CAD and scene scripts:
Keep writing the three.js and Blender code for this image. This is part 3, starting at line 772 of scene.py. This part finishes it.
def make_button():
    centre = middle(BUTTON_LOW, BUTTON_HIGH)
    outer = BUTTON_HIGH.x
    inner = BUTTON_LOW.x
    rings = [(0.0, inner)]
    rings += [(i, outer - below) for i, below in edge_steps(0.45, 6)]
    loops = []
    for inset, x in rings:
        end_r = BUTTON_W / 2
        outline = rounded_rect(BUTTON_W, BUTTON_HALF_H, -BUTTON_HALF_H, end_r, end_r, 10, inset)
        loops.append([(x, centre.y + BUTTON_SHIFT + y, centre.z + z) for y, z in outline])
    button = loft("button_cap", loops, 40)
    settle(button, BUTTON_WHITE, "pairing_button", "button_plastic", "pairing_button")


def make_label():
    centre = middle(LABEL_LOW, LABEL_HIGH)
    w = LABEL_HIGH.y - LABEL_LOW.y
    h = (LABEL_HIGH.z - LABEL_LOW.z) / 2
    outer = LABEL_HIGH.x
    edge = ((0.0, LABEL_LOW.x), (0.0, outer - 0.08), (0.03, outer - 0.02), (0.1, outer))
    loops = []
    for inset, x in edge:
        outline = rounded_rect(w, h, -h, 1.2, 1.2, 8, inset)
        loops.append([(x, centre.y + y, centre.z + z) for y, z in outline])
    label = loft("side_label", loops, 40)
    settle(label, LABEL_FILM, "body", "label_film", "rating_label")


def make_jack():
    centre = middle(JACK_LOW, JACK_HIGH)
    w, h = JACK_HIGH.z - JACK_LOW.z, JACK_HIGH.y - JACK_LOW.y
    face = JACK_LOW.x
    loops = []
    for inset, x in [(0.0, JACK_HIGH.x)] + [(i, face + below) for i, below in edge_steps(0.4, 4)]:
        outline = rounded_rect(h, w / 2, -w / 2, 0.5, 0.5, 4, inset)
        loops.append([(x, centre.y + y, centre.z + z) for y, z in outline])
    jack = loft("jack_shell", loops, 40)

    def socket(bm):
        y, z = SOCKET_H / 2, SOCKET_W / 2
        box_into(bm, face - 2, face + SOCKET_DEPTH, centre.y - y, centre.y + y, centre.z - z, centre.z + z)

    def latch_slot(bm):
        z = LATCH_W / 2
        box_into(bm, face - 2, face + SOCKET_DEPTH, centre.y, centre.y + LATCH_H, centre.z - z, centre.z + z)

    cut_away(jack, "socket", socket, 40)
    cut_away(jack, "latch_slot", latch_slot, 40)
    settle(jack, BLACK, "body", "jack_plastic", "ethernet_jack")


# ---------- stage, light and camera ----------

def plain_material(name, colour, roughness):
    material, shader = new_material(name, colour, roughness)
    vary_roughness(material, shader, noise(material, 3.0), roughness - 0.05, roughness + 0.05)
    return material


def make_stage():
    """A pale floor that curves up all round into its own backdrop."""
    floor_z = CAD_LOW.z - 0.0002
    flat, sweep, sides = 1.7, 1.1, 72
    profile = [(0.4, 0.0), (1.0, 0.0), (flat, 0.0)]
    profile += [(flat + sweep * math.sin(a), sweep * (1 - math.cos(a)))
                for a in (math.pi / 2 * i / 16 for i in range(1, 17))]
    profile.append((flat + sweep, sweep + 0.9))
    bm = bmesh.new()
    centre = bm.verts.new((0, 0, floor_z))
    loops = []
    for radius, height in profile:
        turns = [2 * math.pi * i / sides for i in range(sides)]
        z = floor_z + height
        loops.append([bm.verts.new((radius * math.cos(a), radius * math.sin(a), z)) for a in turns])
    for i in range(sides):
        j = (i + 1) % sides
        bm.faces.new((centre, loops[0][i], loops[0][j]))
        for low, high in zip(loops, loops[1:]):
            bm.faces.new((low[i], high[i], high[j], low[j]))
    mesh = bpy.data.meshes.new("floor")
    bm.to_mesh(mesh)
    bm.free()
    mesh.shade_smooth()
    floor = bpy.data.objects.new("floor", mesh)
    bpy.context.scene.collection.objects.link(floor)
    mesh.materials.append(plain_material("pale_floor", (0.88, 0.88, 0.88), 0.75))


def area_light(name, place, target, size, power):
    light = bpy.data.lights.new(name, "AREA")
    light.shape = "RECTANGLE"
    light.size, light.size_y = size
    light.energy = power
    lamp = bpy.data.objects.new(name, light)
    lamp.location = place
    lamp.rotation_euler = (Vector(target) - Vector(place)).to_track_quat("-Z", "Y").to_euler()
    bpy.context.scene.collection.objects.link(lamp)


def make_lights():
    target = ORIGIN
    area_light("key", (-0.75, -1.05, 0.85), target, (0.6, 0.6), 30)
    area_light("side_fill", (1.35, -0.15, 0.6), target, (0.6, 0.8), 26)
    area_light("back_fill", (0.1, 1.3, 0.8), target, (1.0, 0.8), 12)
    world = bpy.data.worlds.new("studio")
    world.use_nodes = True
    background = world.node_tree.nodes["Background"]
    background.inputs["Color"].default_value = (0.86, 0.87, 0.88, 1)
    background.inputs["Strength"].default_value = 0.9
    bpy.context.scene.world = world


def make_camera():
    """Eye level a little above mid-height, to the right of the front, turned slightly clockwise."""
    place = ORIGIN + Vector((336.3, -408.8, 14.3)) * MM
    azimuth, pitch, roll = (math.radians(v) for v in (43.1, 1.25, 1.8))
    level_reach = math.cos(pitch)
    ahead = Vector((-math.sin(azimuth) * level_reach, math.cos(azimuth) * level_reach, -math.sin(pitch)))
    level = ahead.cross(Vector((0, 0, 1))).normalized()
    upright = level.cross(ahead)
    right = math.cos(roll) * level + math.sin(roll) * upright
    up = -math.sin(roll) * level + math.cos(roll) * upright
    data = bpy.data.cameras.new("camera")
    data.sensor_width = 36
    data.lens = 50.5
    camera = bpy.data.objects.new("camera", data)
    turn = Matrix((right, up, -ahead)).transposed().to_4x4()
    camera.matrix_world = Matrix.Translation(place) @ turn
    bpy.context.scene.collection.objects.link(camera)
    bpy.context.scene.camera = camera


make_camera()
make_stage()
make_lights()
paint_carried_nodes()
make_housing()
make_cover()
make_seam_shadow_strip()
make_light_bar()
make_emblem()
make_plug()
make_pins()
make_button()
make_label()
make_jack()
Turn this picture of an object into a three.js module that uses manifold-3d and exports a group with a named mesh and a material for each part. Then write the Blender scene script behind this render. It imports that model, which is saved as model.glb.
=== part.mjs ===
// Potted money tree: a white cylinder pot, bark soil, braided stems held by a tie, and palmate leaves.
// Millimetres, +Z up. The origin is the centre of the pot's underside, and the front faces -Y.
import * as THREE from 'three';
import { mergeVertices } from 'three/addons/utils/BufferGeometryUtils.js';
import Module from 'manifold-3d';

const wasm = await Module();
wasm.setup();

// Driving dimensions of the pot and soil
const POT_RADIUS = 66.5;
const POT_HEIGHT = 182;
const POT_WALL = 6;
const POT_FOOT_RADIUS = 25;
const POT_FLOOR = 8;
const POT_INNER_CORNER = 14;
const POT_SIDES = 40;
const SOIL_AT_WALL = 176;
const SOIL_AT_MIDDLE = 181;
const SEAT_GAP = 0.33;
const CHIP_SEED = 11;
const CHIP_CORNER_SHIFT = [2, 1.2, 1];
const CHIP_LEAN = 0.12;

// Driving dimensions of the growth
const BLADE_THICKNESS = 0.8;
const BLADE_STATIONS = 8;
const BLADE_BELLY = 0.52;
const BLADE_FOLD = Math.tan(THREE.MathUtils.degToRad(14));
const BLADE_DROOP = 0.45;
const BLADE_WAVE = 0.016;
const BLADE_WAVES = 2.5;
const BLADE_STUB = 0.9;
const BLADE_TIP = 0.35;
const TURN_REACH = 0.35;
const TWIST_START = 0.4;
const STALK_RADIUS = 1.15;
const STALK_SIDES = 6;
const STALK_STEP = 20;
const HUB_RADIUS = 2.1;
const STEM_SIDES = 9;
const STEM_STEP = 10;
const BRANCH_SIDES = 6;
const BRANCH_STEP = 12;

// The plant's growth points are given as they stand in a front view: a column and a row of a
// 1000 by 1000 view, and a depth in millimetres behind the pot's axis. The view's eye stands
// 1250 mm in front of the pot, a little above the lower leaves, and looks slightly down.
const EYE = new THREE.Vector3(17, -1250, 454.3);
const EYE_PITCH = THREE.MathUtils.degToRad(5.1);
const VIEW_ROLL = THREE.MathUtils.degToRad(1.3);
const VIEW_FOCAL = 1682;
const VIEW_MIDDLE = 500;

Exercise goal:
Proceeding from the line containing "Turn this picture" through the line containing "wasm.setup();", transcribe the lines above exactly, both end lines included.

Reply:
Turn this picture of an object into a three.js module that uses manifold-3d and exports a group with a named mesh and a material for each part. Then write the Blender scene script behind this render. It imports that model, which is saved as model.glb.
=== part.mjs ===
// Potted money tree: a white cylinder pot, bark soil, braided stems held by a tie, and palmate leaves.
// Millimetres, +Z up. The origin is the centre of the pot's underside, and the front faces -Y.
import * as THREE from 'three';
import { mergeVertices } from 'three/addons/utils/BufferGeometryUtils.js';
import Module from 'manifold-3d';

const wasm = await Module();
wasm.setup();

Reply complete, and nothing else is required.